UC Berkeley has requested that all staff members, including student workers, work remotely unless they are responsible for essential operations jobs, according to campus spokesperson Janet Gilmore. For students who work off-campus, however, many have lost their jobs with businesses in Berkeley temporarily closing.
“I literally used my last paycheck to pay my last month’s rent, and now since I can’t work for the remainder of this month, I don’t have the necessary funds to pay my rent,” said campus junior Melania Hernandez, who recently lost her job at Ross in Emeryville, California after the store temporarily closed.
An urgent ordinance passed by Berkeley City Council on March 17 prevents commercial and residential tenants from being evicted from their residences if the eviction was caused by the COVID-19 pandemic.
Students who are facing financial crises are encouraged to apply for campus assistance from the Basic Needs Center and the campus financial aid office, according to Gilmore. Students, however, have expressed concern over receiving loans from campus.
“You do have the option to take out the loan, it’s just, I’m afraid to take them out,” Hernandez said. “If I don’t have the money now, it makes me think I can’t have the money later to pay those loans.”
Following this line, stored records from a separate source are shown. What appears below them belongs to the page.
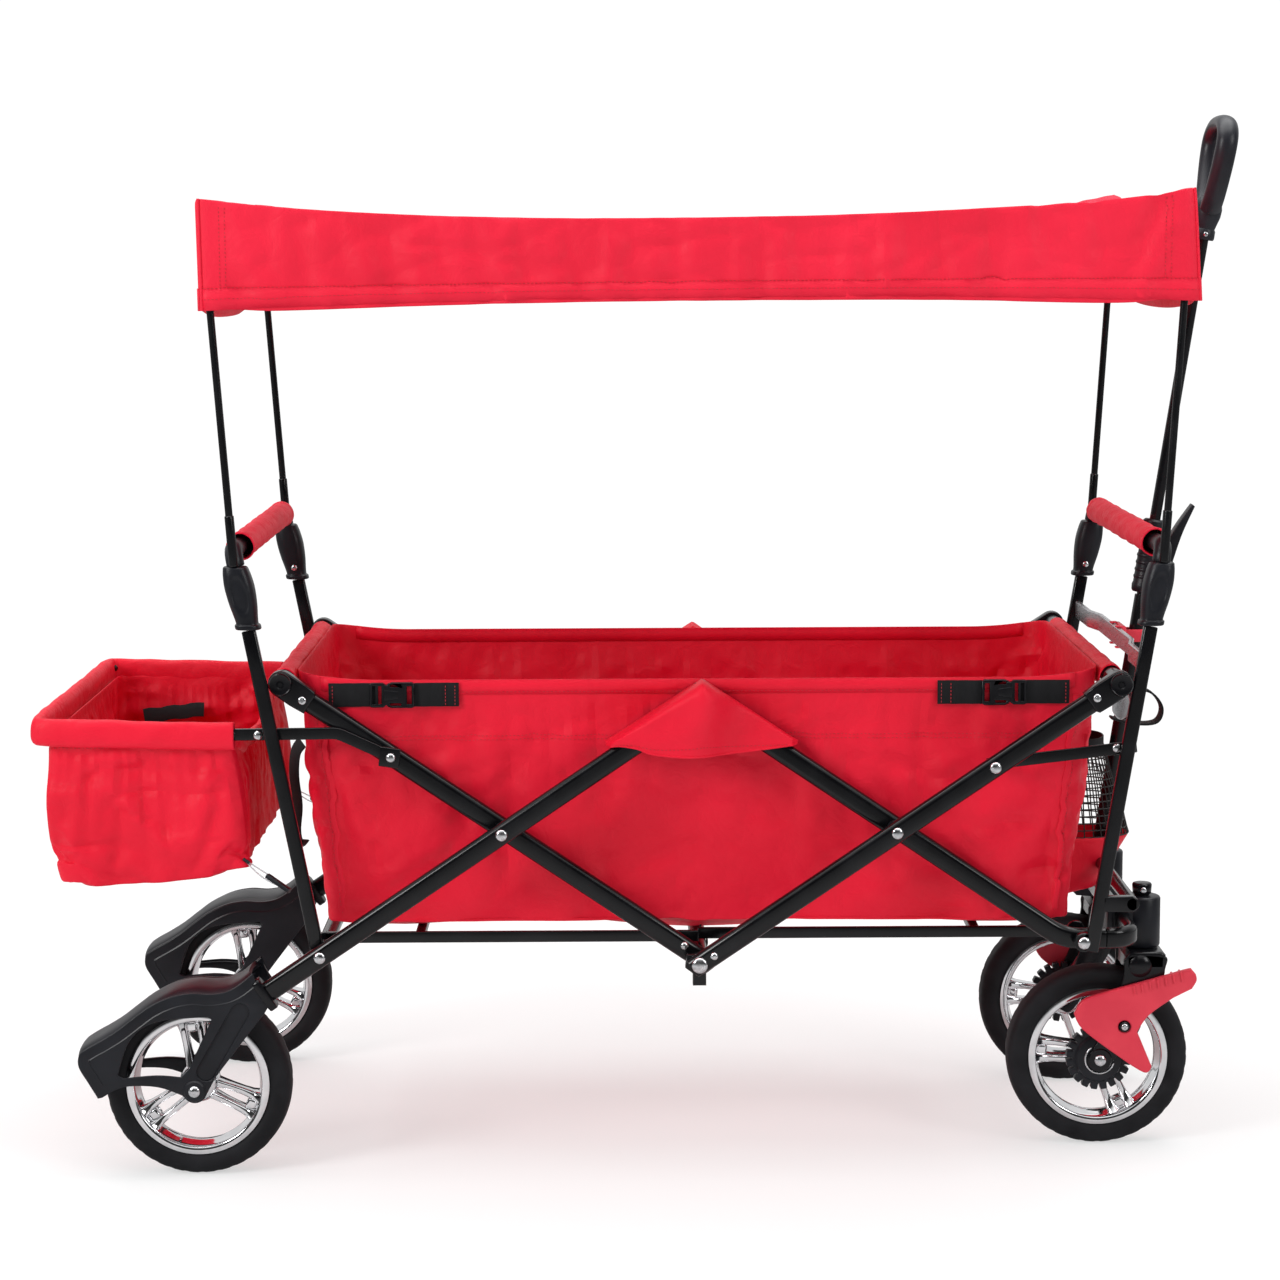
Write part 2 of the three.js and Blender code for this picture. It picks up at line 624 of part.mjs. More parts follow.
function gripCover(post) {
  const cover = turned([
    [PUSH_BAR_RADIUS + GAP, -GRIP_COVER_HALF], [GRIP_COVER_RADIUS, -GRIP_COVER_HALF],
    [GRIP_COVER_RADIUS, GRIP_COVER_HALF], [PUSH_BAR_RADIUS + GAP, GRIP_COVER_HALF],
  ], 20);
  return cover.translate([postX(post, PUSH_BAR_Z), 0, PUSH_BAR_Z]);
}

function canopyRod(side, post, places) {
  const low = SLEEVE_HIGH_Z + LEAN_GAP;
  const route = [[postX(post, low), low], ...places].map(([x, z]) => at(x, side * ROD_Y, z));
  return tube(roundSection(ROD_RADIUS, 8), route);
}

const ENDS = [
  ["rear", REAR_POST, { x: -REAR_POST_PIVOT_X, z: REAR_POST_PIVOT_Z }, [[-496.5, 907], [-503, 1013]]],
  ["front", FRONT_POST, FRONT_POST_PIVOT, [[495, 913], [499, 1020]]],
];
for (const [end, post, pivot, rodPlaces] of ENDS) {
  for (const [name, side] of SIDES) {
    add(`${end}_post_${name}`, cornerPost(side, post, pivot, 5), BLACK_PAINT);
    add(`${end}_post_sleeve_${name}`, postSleeve(side, post), BLACK_PLASTIC);
    add(`${end}_canopy_rod_${name}`, canopyRod(side, post, rodPlaces), BLACK_PAINT);
  }
  add(`${end}_push_bar`, pushBar(post), BLACK_PLASTIC);
  add(`${end}_grip_cover`, gripCover(post), RED_FABRIC);
}

// ---- pull handle and the bars that carry it ----
const BRACE_BAR_Z = 540;
const BRACE_JOGGLE = 8; // how far the bar's middle stands in front of its ends

function braceBar() {
  const x = postX(FRONT_POST, BRACE_BAR_Z);
  const reach = POST_Y - 5 - GAP;
  const places = [[x, -reach], [x + BRACE_JOGGLE, -120], [x + BRACE_JOGGLE, 120], [x, reach]];
  return tube(boxSection(20, 5, 1), places.map(([px, y]) => at(px, y, BRACE_BAR_Z)));
}

function handlePivotBar() {
  const { x, z } = HANDLE_PIVOT;
  let bar = pinAcross(7, -(POST_Y + 5), POST_Y + 5, x, z, 18);
  for (const [, side] of SIDES) {
    const ear = block(postX(FRONT_POST, z) + 9, x, side * (POST_Y - 5), side * (POST_Y + 5), z - 6, z + 6);
    bar = bar.add(ear);
  }
  return bar;
}

/** Snap-in clip that holds the handle tube against the brace bar. */
function handleClip() {
  const x = postX(FRONT_POST, BRACE_BAR_Z) + BRACE_JOGGLE;
  const back = block(x + 2.8, x + 8, -24, 24, BRACE_BAR_Z - 9, BRACE_BAR_Z + 12);
  const jaws = block(x + 6, x + 32, -13, 13, BRACE_BAR_Z - 7, BRACE_BAR_Z + 7);
  const room = block(x + 8.2, x + 60, -9, 9, BRACE_BAR_Z - 20, BRACE_BAR_Z + 20);
  return back.add(jaws).subtract(room);
}

/** A solid drawn with the handle standing straight up from its pivot, leaned to its rest angle. */
function alongHandle(shape) {
  const lean = THREE.MathUtils.radToDeg(HANDLE_LEAN);
  return shape.rotate([0, lean, 0]).translate([HANDLE_PIVOT.x, 0, HANDLE_PIVOT.z]);
}

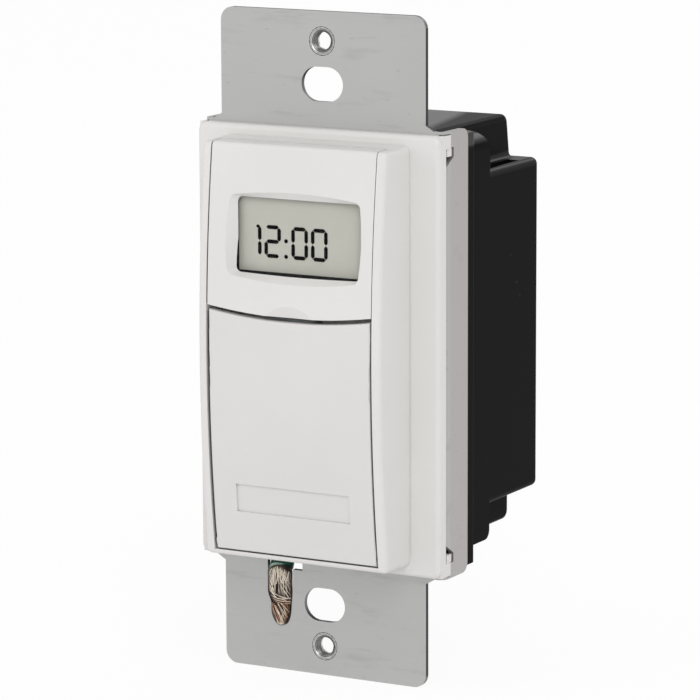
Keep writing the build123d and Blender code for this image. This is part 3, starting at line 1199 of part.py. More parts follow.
def relay_cover():
    """Box over the relay's works, closed at the back."""
    half = RELAY_WIDTH / 2 + SHAFT_GAP
    tall = RELAY_HEIGHT / 2 + SHAFT_GAP
    wall = RELAY_COVER_WALL
    front = -RELAY_BASE_THICKNESS + SEAT_GAP
    cover = relay_block((-half - wall, half + wall), (front, RELAY_COVER_DEPTH), (-tall - wall, tall + wall))
    return cover - relay_block((-half, half), (front - CUT_OVERRUN, RELAY_COVER_DEPTH - wall), (-tall, tall))


def film_capacitor():
    """Boxed capacitor on the main board."""
    x, z = MAIN_BOARD_HALF * CAPACITOR_PLACE_SHARE, CAPACITOR_ROW
    wide, deep, tall = CAPACITOR_SIZE
    return block((x - wide / 2, x + wide / 2), (MAIN_BOARD_BACK, MAIN_BOARD_BACK + deep),
                 (z - tall / 2, z + tall / 2))


def electrolytic_capacitor():
    """Sleeved can with a groove near its foot."""
    back = MAIN_BOARD_BACK + ELECTROLYTIC_HEIGHT
    place = (MAIN_BOARD_HALF * ELECTROLYTIC_PLACE_SHARE, ELECTROLYTIC_ROW)
    can = rod_y(place, ELECTROLYTIC_RADIUS, (MAIN_BOARD_BACK, back))
    can = fillet(can.faces().sort_by(Axis.Y)[-1].edges(), CHOKE_INSET)
    groove = MAIN_BOARD_BACK + CHOKE_FLANGE * 2
    ring = rod_y(place, ELECTROLYTIC_RADIUS + CUT_OVERRUN, (groove, groove + CHOKE_INSET))
    return can - (ring - rod_y(place, ELECTROLYTIC_RADIUS - CHOKE_INSET / 2, (groove - CUT_OVERRUN, back)))


def varistor():
    """Disc that stands on its two legs."""
    x, z = MAIN_BOARD_HALF * VARISTOR_PLACE_SHARE, VARISTOR_ROW
    y = MAIN_BOARD_BACK + PART_LEG_LENGTH + VARISTOR_RADIUS
    disc = rod_x((y, z), VARISTOR_RADIUS, (x - VARISTOR_THICKNESS / 2, x + VARISTOR_THICKNESS / 2))
    disc = fillet(disc.edges().filter_by(GeomType.CIRCLE), CHOKE_FLANGE)
    for sign in (-1, 1):
        disc += rod_y((x, z + sign * VARISTOR_RADIUS / 2), PART_LEG_RADIUS, (MAIN_BOARD_BACK, y))
    return disc


def fuse():
    """Glass fuse with end caps on two clips."""
    x, z = FUSE_PLACE
    y = MAIN_BOARD_BACK + PART_LEG_LENGTH + FUSE_RADIUS
    half = FUSE_LENGTH / 2
    body = rod_x((y, z), FUSE_RADIUS - SEAT_GAP, (x - half, x + half))
    for sign in (-1, 1):
        edge = x + sign * half
        body += rod_x((y, z), FUSE_RADIUS, (edge, edge - sign * FUSE_CAP_LENGTH))
        body += rod_y((edge - sign * FUSE_CAP_LENGTH / 2, z), PART_LEG_RADIUS, (MAIN_BOARD_BACK, y))
    return body


def bridge_rectifier():
    """Small moulded block on the main board."""
    x, z = BRIDGE_PLACE
    wide, deep, tall = BRIDGE_SIZE
    return block((x - wide / 2, x + wide / 2), (MAIN_BOARD_BACK, MAIN_BOARD_BACK + deep),
                 (z - tall / 2, z + tall / 2))


def choke():
    """Wound drum between two ferrite flanges."""
    back = MAIN_BOARD_BACK + CHOKE_HEIGHT
    place = (MAIN_BOARD_HALF * CHOKE_PLACE_SHARE, CHOKE_ROW)
    drum = rod_y(place, CHOKE_RADIUS - CHOKE_INSET, (MAIN_BOARD_BACK, back))
    drum += rod_y(place, CHOKE_RADIUS, (MAIN_BOARD_BACK, MAIN_BOARD_BACK + CHOKE_FLANGE))
    return drum + rod_y(place, CHOKE_RADIUS, (back - CHOKE_FLANGE, back))


def power_resistor():
    """Resistor on two legs."""
    x, z = RESISTOR_PLACE
    y = MAIN_BOARD_BACK + PART_LEG_LENGTH + RESISTOR_RADIUS
    half = RESISTOR_LENGTH / 2
    body = rod_x((y, z), RESISTOR_RADIUS, (x - half, x + half))
    body = fillet(body.edges().filter_by(GeomType.CIRCLE), RESISTOR_RADIUS / 2)
    for sign in (-1, 1):
        body += rod_y((x + sign * half * LEG_SPREAD_SHARE, z), PART_LEG_RADIUS, (MAIN_BOARD_BACK, y))
    return body


def lead_terminals():
    """A tab on the main board for each supply lead."""
    tabs = []
    half = TERMINAL_PITCH * TERMINAL_WIDTH_SHARE / 2
    for index in range(LEAD_COUNT):
        x = (index - (LEAD_COUNT - 1) / 2) * TERMINAL_PITCH
        tabs.append(block((x - half, x + half),
                          (MAIN_BOARD_BACK, MAIN_BOARD_BACK + TERMINAL_HEIGHT),
                          (TERMINAL_ROW - TERMINAL_THICKNESS / 2, TERMINAL_ROW + TERMINAL_THICKNESS / 2)))
    return tabs


def wire_oval(margin, zs):
    """An upright oval bar on the earth wire's inner line, grown by a margin."""
    plane = Plane(origin=(WIRE_INNER_X, WIRE_BACK, min(zs)), x_dir=(1, 0, 0), z_dir=(0, 0, 1))
    return extrude(plane * Ellipse(INSULATION_WIDTH / 2 + margin, INSULATION_THICKNESS / 2 + margin),
                   amount=max(zs) - min(zs))


def ground_path():
    """The earth wire's line: down through the housing's lower wall, then slanting into the strap's slot."""
    start_y = STRAP_THICKNESS / 2
    corner = INSULATION_CUT + (WIRE_BACK - start_y) / math.tan(math.radians(WIRE_SLANT))
    return FilletPolyline((WIRE_INNER_X, WIRE_BACK, WIRE_INNER_END), (WIRE_INNER_X, WIRE_BACK, corner),
                          (WIRE_X, start_y, INSULATION_CUT), radius=WIRE_BEND)


def ground_insulation():
    """Green sleeve of the earth wire, pressed oval."""
    path = ground_path()
    start = Plane(origin=path @ 0, x_dir=(1, 0, 0), z_dir=path % 0)
    return sweep(start * Ellipse(INSULATION_WIDTH / 2, INSULATION_THICKNESS / 2), path=path)


def strand_outline(margin):
    """Front outline of the bare strands, narrower below, grown sideways and downwards by a margin."""
    drop = STRAND_TOP - STRAND_TIP
    left = [(x * STRAND_HALF - margin, STRAND_TOP - z * drop) for x, _, z in STRAND_EDGE_SHARES]
    right = [(x * STRAND_HALF + margin, STRAND_TOP - z * drop) for _, x, z in STRAND_EDGE_SHARES]
    tip = ((left[-1][0] + right[-1][0]) / 2, STRAND_TIP - margin)
    return Pos(WIRE_X, 0) * make_face([Line(left[0], right[0]), Spline(*right), Spline(*left),
                                       ThreePointArc(right[-1], tip, left[-1])])


def ground_strands():
    """Bare flattened strands that fill the strap's slot, down to a rounded tip."""
    strands = prism(strand_outline(0), (-STRAND_PROUD, STRAND_THICKNESS - STRAND_PROUD))
    return strands - ground_insulation()


def ground_bush_top():
    """Inner face of the housing's lower wall, flush with the bush."""
    return TONGUE_BOTTOM + HOUSING_WALL


def ground_bush():
    """Oval bush round the earth wire in the housing's lower wall, with a lip outside."""
    top = ground_bush_top()
    low = top - GROUND_BUSH_LENGTH
    bush = wire_oval(GROUND_BUSH_WALL + SHAFT_GAP, (low, top))
    bush += wire_oval(GROUND_BUSH_WALL + GROUND_BUSH_LIP, (low - GROUND_BUSH_LIP_THICKNESS, low))
    return bush - wire_oval(SHAFT_GAP, (low - CUT_OVERRUN, top + CUT_OVERRUN))


def ground_terminal():
    """Clamp on the front of the main board that takes the earth wire's inner end."""
    wide = GROUND_TERMINAL_WIDTH / 2
    front = WIRE_BACK - INSULATION_THICKNESS / 2 - RUNNING_GAP
    return block((WIRE_INNER_X - wide, WIRE_INNER_X + wide), (front, MAIN_BOARD_FRONT),
                 (WIRE_INNER_END, WIRE_INNER_END + GROUND_TERMINAL_HEIGHT))


BUTTON_NAMES = list(button_places())

MAKERS = {
    "mounting_strap": mounting_strap,
    "front_cover": front_cover,
    "faceplate": faceplate,
    "access_door": access_door,
    "door_hinge_pin": door_hinge_pin,
    "keypad_mat": keypad_mat,
    "battery_cap": battery_cap,
    "battery_cell": battery_cell,
    "battery_contact_positive": battery_contact_positive,
    "battery_contact_negative": battery_contact_negative,
    "lcd_lens": lcd_lens,
    "lcd_glass": lcd_glass,
    "lcd_holder": lcd_holder,
    "contact_strip": contact_strip,
    "display_board": display_board,
    "board_screws": board_screws,
    "microcontroller": microcontroller,
    "crystal": crystal,
    "board_header": board_header,
    "insulating_sheet": insulating_sheet,
    "rear_housing": rear_housing,
    "rear_plate": rear_plate,
    "lead_bushes": lead_bushes,
    "housing_screws": housing_screws,
    "main_board": main_board,
    "relay_base": relay_base,
    "relay_yoke": relay_yoke,
    "relay_bobbin": relay_bobbin,
    "relay_coil": relay_coil,
    "relay_armature": relay_armature,
    "relay_contact_spring": relay_contact_spring,
    "relay_fixed_contact": relay_fixed_contact,
    "relay_cover": relay_cover,
    "film_capacitor": film_capacitor,
    "electrolytic_capacitor": electrolytic_capacitor,
    "varistor": varistor,
    "fuse": fuse,
    "bridge_rectifier": bridge_rectifier,
    "choke": choke,
    "power_resistor": power_resistor,
    "lead_terminals": lead_terminals,
    "ground_insulation": ground_insulation,
    "ground_strands": ground_strands,
    "ground_bush": ground_bush,
    "ground_terminal": ground_terminal,
}


def all_parts():
    """Every node's shape by name."""
    parts = {name: make() for name, make in MAKERS.items()}
    for name in BUTTON_NAMES:
        parts[name] = button(name)
    return parts


def main():
    """Write one STEP file per node."""
    os.makedirs("parts", exist_ok=True)
    for name, shape in all_parts().items():
        solids = shape if isinstance(shape, list) else shape.solids()
        solids = [solid for item in solids for solid in item.solids()]
        export_step(Compound(label=name, children=solids), os.path.join("parts", name + ".step"))


if __name__ == "__main__":
    main()
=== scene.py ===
"""Looks of an in-wall timer light switch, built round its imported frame."""

import json
import math
import random

import bmesh
import bpy
from bpy.props import FloatProperty, FloatVectorProperty, IntProperty, PointerProperty
from mathutils import Matrix, Vector


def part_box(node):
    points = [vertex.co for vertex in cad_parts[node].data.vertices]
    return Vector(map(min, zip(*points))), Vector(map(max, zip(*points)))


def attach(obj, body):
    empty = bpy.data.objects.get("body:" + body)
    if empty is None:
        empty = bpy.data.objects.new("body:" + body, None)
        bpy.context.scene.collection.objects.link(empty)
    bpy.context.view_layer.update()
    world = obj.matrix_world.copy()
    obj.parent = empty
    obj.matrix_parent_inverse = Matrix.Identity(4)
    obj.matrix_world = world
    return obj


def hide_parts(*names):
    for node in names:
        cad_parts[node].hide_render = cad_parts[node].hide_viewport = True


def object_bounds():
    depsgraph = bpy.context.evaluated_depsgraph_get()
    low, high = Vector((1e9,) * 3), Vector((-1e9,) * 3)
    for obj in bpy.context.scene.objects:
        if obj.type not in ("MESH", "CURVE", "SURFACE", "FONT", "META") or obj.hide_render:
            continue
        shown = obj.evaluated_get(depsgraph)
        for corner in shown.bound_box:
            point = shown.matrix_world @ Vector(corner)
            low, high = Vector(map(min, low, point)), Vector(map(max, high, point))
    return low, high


bl_info = {
    "name": "Timer light switch",
    "version": (1, 0, 0),
    "blender": (4, 5, 0),
    "location": "View3D > Sidebar > Timer",
    "description": "Builds the finishes, small pieces and stage of an in-wall timer light switch",
    "category": "Object",
}

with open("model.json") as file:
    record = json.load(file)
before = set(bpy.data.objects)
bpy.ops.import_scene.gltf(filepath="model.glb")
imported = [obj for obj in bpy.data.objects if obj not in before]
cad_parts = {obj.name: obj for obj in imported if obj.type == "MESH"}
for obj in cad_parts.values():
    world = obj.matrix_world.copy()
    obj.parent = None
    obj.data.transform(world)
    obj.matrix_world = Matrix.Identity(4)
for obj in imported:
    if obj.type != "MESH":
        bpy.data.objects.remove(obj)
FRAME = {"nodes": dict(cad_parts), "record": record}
CAD_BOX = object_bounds()
ROOT = "timer_body"
MM = 0.001

# Places on the solids that the finishes and small pieces share
HOLE_HEIGHT = 48.42 * MM
THREAD_OUTER = 1.42 * MM
COIL_TURN = 0.27 * MM
WIRE_CUT_HEIGHT = -36.5 * MM
WIRE_CUT_DEPTH = 0.45 * MM
WIRE_CUT_SLANT = math.radians(42.0)

# Earth strands, in mm: height, then the left and right edges from the wire's middle
STRAND_EDGES = ((-35.6, -1.45, 1.45), (-36.8, -2.05, 2.05), (-38.7, -2.12, 2.12), (-40.9, -2.08, 2.05),
                (-42.1, -1.6, 1.98), (-43.5, -1.58, 1.88), (-44.9, -1.18, 1.52), (-45.4, -0.95, 1.3),
                (-45.8, -0.55, 0.9))

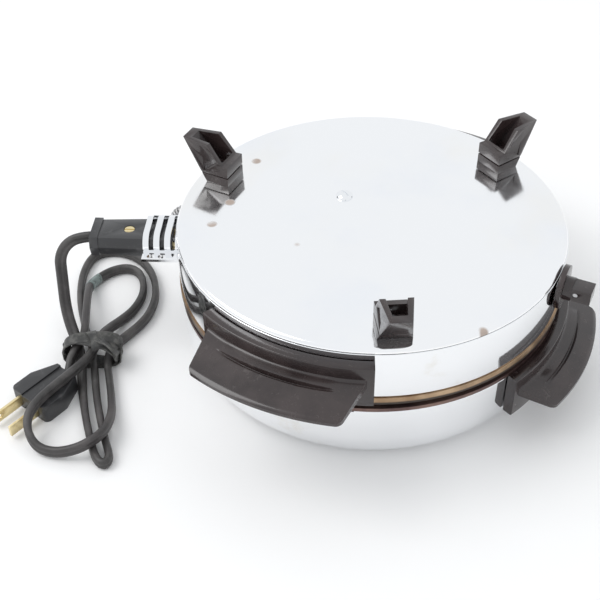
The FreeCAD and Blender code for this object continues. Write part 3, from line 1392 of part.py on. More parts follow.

UC Berkeley announced March 16 in an executive order that it will provide 128 hours of paid administrative leave for all employees who are unable to work due to the pandemic.
The federal government will be providing student employees with their share of their wages through the end of the semester even if they are unable to work, according to Gilmore. She added that the campus will also continue to pay its share through the end of the semester.
Undocumented students, however, are unable to receive assistance from the federal government and may be more vulnerable, according to campus doctoral student Rumur Dowling.
In an effort to provide financial assistance to not only members of the campus community but also the wider East Bay area, Dowling and campus professor of English and comparative literature Anne-Lise Francois launched the Cal COLA Mutual Aid / Financial Emergency Fund.
The program has received about 140 student applications and has distributed about $6,000 to 40 of those students, according to Dowling. About 80 students remain on the waitlist, as of press time.
“It would be really nice if the school can look at these cases of students who do not receive a complete (financial aid) package and try to find ways that they can support us,” said campus junior Lesly Arellano.